_Stored data:_
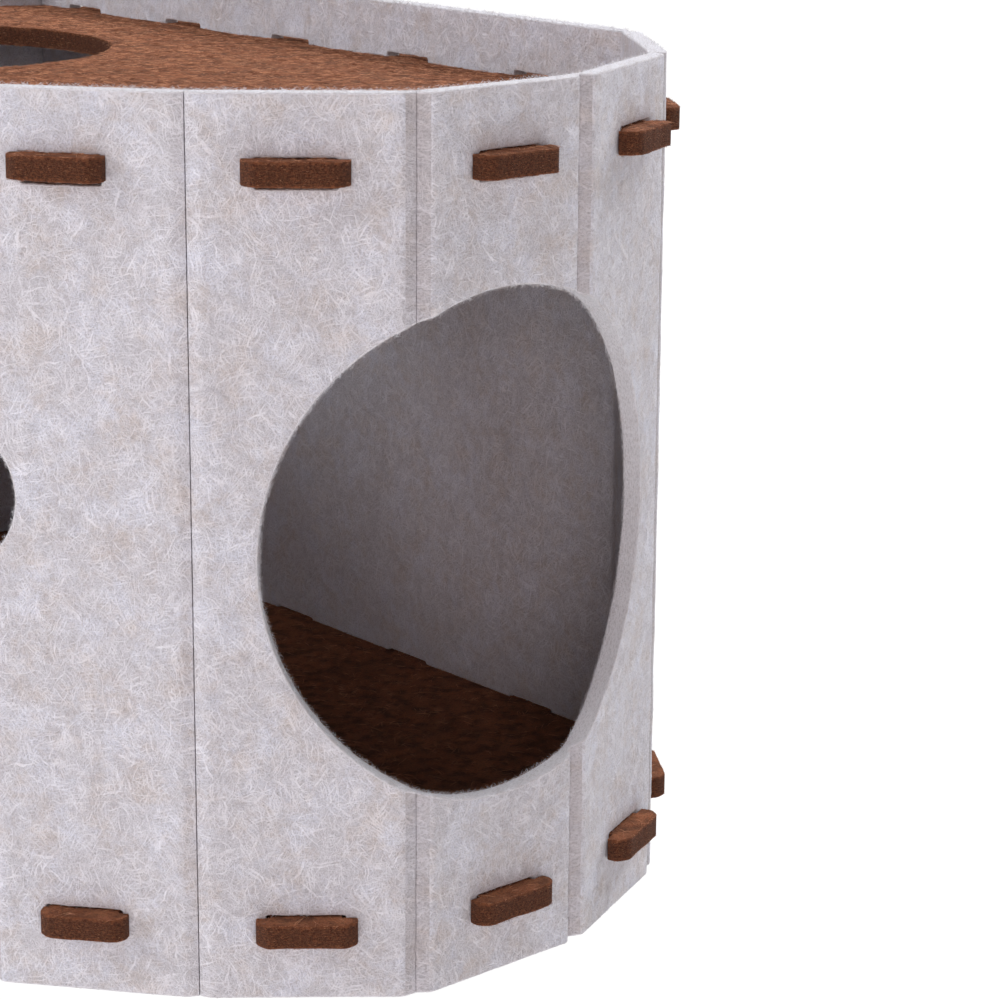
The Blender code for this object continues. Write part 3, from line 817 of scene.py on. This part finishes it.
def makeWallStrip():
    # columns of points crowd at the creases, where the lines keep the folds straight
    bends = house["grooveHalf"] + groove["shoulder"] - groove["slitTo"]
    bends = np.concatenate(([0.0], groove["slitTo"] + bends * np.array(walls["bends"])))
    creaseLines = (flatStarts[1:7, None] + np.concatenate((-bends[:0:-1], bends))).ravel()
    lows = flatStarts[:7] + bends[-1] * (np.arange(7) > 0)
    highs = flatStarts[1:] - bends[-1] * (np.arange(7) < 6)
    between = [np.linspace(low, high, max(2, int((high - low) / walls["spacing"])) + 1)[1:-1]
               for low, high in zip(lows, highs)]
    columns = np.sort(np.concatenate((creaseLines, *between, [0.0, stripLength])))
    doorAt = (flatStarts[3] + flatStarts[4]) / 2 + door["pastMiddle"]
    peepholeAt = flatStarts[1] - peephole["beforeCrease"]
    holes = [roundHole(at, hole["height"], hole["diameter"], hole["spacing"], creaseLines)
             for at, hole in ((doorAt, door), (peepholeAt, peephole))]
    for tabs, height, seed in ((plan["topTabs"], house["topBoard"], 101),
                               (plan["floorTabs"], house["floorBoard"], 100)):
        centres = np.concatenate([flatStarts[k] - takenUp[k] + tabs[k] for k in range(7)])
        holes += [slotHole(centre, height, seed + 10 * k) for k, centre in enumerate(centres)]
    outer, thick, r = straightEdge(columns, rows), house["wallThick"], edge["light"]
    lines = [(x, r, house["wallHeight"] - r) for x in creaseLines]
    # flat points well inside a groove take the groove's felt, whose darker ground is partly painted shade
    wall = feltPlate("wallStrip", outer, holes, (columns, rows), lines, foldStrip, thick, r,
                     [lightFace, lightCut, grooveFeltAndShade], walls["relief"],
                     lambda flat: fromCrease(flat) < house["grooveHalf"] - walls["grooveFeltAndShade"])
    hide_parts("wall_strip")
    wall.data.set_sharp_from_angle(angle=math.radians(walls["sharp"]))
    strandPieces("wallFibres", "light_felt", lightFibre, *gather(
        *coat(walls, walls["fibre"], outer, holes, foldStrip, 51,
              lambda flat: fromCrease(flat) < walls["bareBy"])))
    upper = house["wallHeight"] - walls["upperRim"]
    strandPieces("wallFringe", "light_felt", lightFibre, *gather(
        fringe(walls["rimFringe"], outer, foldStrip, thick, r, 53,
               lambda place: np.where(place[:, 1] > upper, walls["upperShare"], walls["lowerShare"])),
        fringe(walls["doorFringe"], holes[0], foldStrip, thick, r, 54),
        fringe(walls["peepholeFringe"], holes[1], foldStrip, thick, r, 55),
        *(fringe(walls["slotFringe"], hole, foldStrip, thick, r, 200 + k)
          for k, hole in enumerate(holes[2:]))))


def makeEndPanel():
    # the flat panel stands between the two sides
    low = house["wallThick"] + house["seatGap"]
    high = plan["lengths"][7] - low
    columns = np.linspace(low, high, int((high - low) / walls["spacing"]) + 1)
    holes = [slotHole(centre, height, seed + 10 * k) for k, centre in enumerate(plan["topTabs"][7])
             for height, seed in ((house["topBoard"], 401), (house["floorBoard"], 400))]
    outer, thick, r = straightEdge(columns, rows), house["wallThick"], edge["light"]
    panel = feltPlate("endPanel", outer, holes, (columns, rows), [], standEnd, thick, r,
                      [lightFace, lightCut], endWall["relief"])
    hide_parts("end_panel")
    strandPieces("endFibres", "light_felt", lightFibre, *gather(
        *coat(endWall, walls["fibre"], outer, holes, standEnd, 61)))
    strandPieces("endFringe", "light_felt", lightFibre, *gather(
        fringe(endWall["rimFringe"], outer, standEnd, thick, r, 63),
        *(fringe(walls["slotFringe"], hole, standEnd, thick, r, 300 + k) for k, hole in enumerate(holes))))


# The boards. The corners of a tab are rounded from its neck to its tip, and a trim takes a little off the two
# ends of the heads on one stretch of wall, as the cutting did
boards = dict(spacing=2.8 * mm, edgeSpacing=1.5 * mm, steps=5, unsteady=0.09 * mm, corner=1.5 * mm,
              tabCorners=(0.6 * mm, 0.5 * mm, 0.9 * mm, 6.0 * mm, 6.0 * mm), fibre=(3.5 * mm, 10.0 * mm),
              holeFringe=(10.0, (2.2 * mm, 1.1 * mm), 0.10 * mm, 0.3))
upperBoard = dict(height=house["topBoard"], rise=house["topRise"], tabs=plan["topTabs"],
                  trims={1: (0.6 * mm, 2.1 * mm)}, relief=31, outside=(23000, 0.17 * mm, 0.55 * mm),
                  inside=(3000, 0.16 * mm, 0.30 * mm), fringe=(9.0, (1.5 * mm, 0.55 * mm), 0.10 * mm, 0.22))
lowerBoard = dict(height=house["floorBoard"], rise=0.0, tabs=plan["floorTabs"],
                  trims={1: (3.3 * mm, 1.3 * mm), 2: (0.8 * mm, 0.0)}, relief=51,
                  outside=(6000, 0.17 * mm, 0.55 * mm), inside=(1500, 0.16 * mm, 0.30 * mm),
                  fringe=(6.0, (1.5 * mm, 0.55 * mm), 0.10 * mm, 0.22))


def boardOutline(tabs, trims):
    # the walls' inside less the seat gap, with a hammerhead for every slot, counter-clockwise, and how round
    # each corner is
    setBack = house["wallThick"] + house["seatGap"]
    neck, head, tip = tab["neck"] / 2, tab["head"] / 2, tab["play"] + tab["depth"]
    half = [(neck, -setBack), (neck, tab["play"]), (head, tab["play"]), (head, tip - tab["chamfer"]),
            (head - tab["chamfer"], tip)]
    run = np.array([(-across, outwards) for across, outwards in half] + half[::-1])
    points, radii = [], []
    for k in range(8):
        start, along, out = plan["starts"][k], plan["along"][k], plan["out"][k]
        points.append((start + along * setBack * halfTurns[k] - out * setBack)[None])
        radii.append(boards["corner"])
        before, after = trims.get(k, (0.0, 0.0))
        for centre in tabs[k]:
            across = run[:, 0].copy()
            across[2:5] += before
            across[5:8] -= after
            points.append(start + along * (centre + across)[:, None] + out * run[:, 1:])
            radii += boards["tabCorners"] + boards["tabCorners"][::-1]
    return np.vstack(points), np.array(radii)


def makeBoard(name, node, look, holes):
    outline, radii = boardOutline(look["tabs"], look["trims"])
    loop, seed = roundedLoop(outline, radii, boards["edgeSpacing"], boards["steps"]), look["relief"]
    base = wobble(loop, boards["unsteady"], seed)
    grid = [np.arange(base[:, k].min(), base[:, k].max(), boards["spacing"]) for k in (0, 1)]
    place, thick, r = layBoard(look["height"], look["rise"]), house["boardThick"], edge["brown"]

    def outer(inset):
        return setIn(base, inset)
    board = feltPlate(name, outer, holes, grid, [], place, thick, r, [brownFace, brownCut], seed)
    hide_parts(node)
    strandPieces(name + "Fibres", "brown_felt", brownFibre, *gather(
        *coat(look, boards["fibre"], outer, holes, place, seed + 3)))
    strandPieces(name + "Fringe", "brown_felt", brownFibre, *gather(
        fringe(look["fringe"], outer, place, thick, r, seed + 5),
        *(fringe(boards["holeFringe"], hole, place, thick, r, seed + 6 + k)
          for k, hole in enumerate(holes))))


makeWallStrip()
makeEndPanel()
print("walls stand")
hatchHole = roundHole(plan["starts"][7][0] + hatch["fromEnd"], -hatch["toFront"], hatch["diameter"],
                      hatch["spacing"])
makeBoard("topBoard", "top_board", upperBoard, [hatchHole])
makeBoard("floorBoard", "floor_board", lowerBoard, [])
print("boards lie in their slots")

_What is required:_
Give back all the data exactly as written.

_Solution for this exercise:_
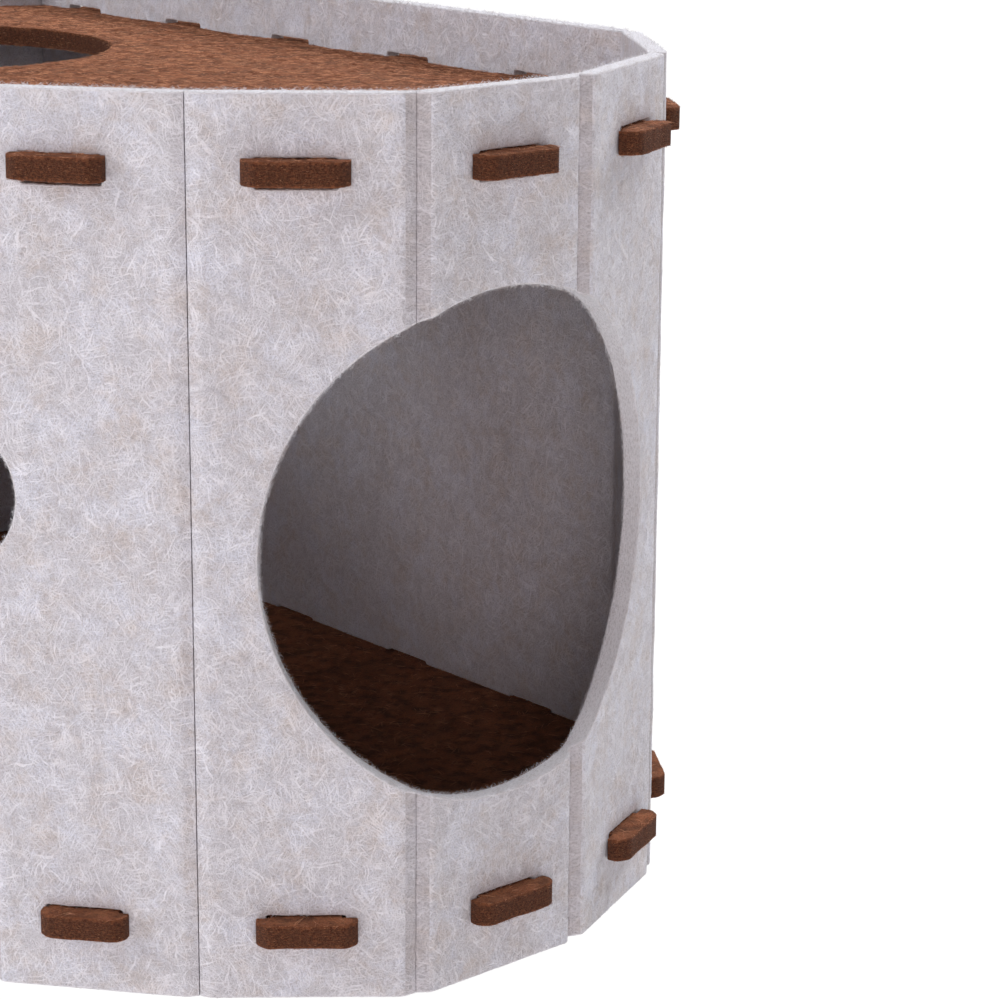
The Blender code for this object continues. Write part 3, from line 817 of scene.py on. This part finishes it.
def makeWallStrip():
    # columns of points crowd at the creases, where the lines keep the folds straight
    bends = house["grooveHalf"] + groove["shoulder"] - groove["slitTo"]
    bends = np.concatenate(([0.0], groove["slitTo"] + bends * np.array(walls["bends"])))
    creaseLines = (flatStarts[1:7, None] + np.concatenate((-bends[:0:-1], bends))).ravel()
    lows = flatStarts[:7] + bends[-1] * (np.arange(7) > 0)
    highs = flatStarts[1:] - bends[-1] * (np.arange(7) < 6)
    between = [np.linspace(low, high, max(2, int((high - low) / walls["spacing"])) + 1)[1:-1]
               for low, high in zip(lows, highs)]
    columns = np.sort(np.concatenate((creaseLines, *between, [0.0, stripLength])))
    doorAt = (flatStarts[3] + flatStarts[4]) / 2 + door["pastMiddle"]
    peepholeAt = flatStarts[1] - peephole["beforeCrease"]
    holes = [roundHole(at, hole["height"], hole["diameter"], hole["spacing"], creaseLines)
             for at, hole in ((doorAt, door), (peepholeAt, peephole))]
    for tabs, height, seed in ((plan["topTabs"], house["topBoard"], 101),
                               (plan["floorTabs"], house["floorBoard"], 100)):
        centres = np.concatenate([flatStarts[k] - takenUp[k] + tabs[k] for k in range(7)])
        holes += [slotHole(centre, height, seed + 10 * k) for k, centre in enumerate(centres)]
    outer, thick, r = straightEdge(columns, rows), house["wallThick"], edge["light"]
    lines = [(x, r, house["wallHeight"] - r) for x in creaseLines]
    # flat points well inside a groove take the groove's felt, whose darker ground is partly painted shade
    wall = feltPlate("wallStrip", outer, holes, (columns, rows), lines, foldStrip, thick, r,
                     [lightFace, lightCut, grooveFeltAndShade], walls["relief"],
                     lambda flat: fromCrease(flat) < house["grooveHalf"] - walls["grooveFeltAndShade"])
    hide_parts("wall_strip")
    wall.data.set_sharp_from_angle(angle=math.radians(walls["sharp"]))
    strandPieces("wallFibres", "light_felt", lightFibre, *gather(
        *coat(walls, walls["fibre"], outer, holes, foldStrip, 51,
              lambda flat: fromCrease(flat) < walls["bareBy"])))
    upper = house["wallHeight"] - walls["upperRim"]
    strandPieces("wallFringe", "light_felt", lightFibre, *gather(
        fringe(walls["rimFringe"], outer, foldStrip, thick, r, 53,
               lambda place: np.where(place[:, 1] > upper, walls["upperShare"], walls["lowerShare"])),
        fringe(walls["doorFringe"], holes[0], foldStrip, thick, r, 54),
        fringe(walls["peepholeFringe"], holes[1], foldStrip, thick, r, 55),
        *(fringe(walls["slotFringe"], hole, foldStrip, thick, r, 200 + k)
          for k, hole in enumerate(holes[2:]))))


def makeEndPanel():
    # the flat panel stands between the two sides
    low = house["wallThick"] + house["seatGap"]
    high = plan["lengths"][7] - low
    columns = np.linspace(low, high, int((high - low) / walls["spacing"]) + 1)
    holes = [slotHole(centre, height, seed + 10 * k) for k, centre in enumerate(plan["topTabs"][7])
             for height, seed in ((house["topBoard"], 401), (house["floorBoard"], 400))]
    outer, thick, r = straightEdge(columns, rows), house["wallThick"], edge["light"]
    panel = feltPlate("endPanel", outer, holes, (columns, rows), [], standEnd, thick, r,
                      [lightFace, lightCut], endWall["relief"])
    hide_parts("end_panel")
    strandPieces("endFibres", "light_felt", lightFibre, *gather(
        *coat(endWall, walls["fibre"], outer, holes, standEnd, 61)))
    strandPieces("endFringe", "light_felt", lightFibre, *gather(
        fringe(endWall["rimFringe"], outer, standEnd, thick, r, 63),
        *(fringe(walls["slotFringe"], hole, standEnd, thick, r, 300 + k) for k, hole in enumerate(holes))))


# The boards. The corners of a tab are rounded from its neck to its tip, and a trim takes a little off the two
# ends of the heads on one stretch of wall, as the cutting did
boards = dict(spacing=2.8 * mm, edgeSpacing=1.5 * mm, steps=5, unsteady=0.09 * mm, corner=1.5 * mm,
              tabCorners=(0.6 * mm, 0.5 * mm, 0.9 * mm, 6.0 * mm, 6.0 * mm), fibre=(3.5 * mm, 10.0 * mm),
              holeFringe=(10.0, (2.2 * mm, 1.1 * mm), 0.10 * mm, 0.3))
upperBoard = dict(height=house["topBoard"], rise=house["topRise"], tabs=plan["topTabs"],
                  trims={1: (0.6 * mm, 2.1 * mm)}, relief=31, outside=(23000, 0.17 * mm, 0.55 * mm),
                  inside=(3000, 0.16 * mm, 0.30 * mm), fringe=(9.0, (1.5 * mm, 0.55 * mm), 0.10 * mm, 0.22))
lowerBoard = dict(height=house["floorBoard"], rise=0.0, tabs=plan["floorTabs"],
                  trims={1: (3.3 * mm, 1.3 * mm), 2: (0.8 * mm, 0.0)}, relief=51,
                  outside=(6000, 0.17 * mm, 0.55 * mm), inside=(1500, 0.16 * mm, 0.30 * mm),
                  fringe=(6.0, (1.5 * mm, 0.55 * mm), 0.10 * mm, 0.22))


def boardOutline(tabs, trims):
    # the walls' inside less the seat gap, with a hammerhead for every slot, counter-clockwise, and how round
    # each corner is
    setBack = house["wallThick"] + house["seatGap"]
    neck, head, tip = tab["neck"] / 2, tab["head"] / 2, tab["play"] + tab["depth"]
    half = [(neck, -setBack), (neck, tab["play"]), (head, tab["play"]), (head, tip - tab["chamfer"]),
            (head - tab["chamfer"], tip)]
    run = np.array([(-across, outwards) for across, outwards in half] + half[::-1])
    points, radii = [], []
    for k in range(8):
        start, along, out = plan["starts"][k], plan["along"][k], plan["out"][k]
        points.append((start + along * setBack * halfTurns[k] - out * setBack)[None])
        radii.append(boards["corner"])
        before, after = trims.get(k, (0.0, 0.0))
        for centre in tabs[k]:
            across = run[:, 0].copy()
            across[2:5] += before
            across[5:8] -= after
            points.append(start + along * (centre + across)[:, None] + out * run[:, 1:])
            radii += boards["tabCorners"] + boards["tabCorners"][::-1]
    return np.vstack(points), np.array(radii)


def makeBoard(name, node, look, holes):
    outline, radii = boardOutline(look["tabs"], look["trims"])
    loop, seed = roundedLoop(outline, radii, boards["edgeSpacing"], boards["steps"]), look["relief"]
    base = wobble(loop, boards["unsteady"], seed)
    grid = [np.arange(base[:, k].min(), base[:, k].max(), boards["spacing"]) for k in (0, 1)]
    place, thick, r = layBoard(look["height"], look["rise"]), house["boardThick"], edge["brown"]

    def outer(inset):
        return setIn(base, inset)
    board = feltPlate(name, outer, holes, grid, [], place, thick, r, [brownFace, brownCut], seed)
    hide_parts(node)
    strandPieces(name + "Fibres", "brown_felt", brownFibre, *gather(
        *coat(look, boards["fibre"], outer, holes, place, seed + 3)))
    strandPieces(name + "Fringe", "brown_felt", brownFibre, *gather(
        fringe(look["fringe"], outer, place, thick, r, seed + 5),
        *(fringe(boards["holeFringe"], hole, place, thick, r, seed + 6 + k)
          for k, hole in enumerate(holes))))


makeWallStrip()
makeEndPanel()
print("walls stand")
hatchHole = roundHole(plan["starts"][7][0] + hatch["fromEnd"], -hatch["toFront"], hatch["diameter"],
                      hatch["spacing"])
makeBoard("topBoard", "top_board", upperBoard, [hatchHole])
makeBoard("floorBoard", "floor_board", lowerBoard, [])
print("boards lie in their slots")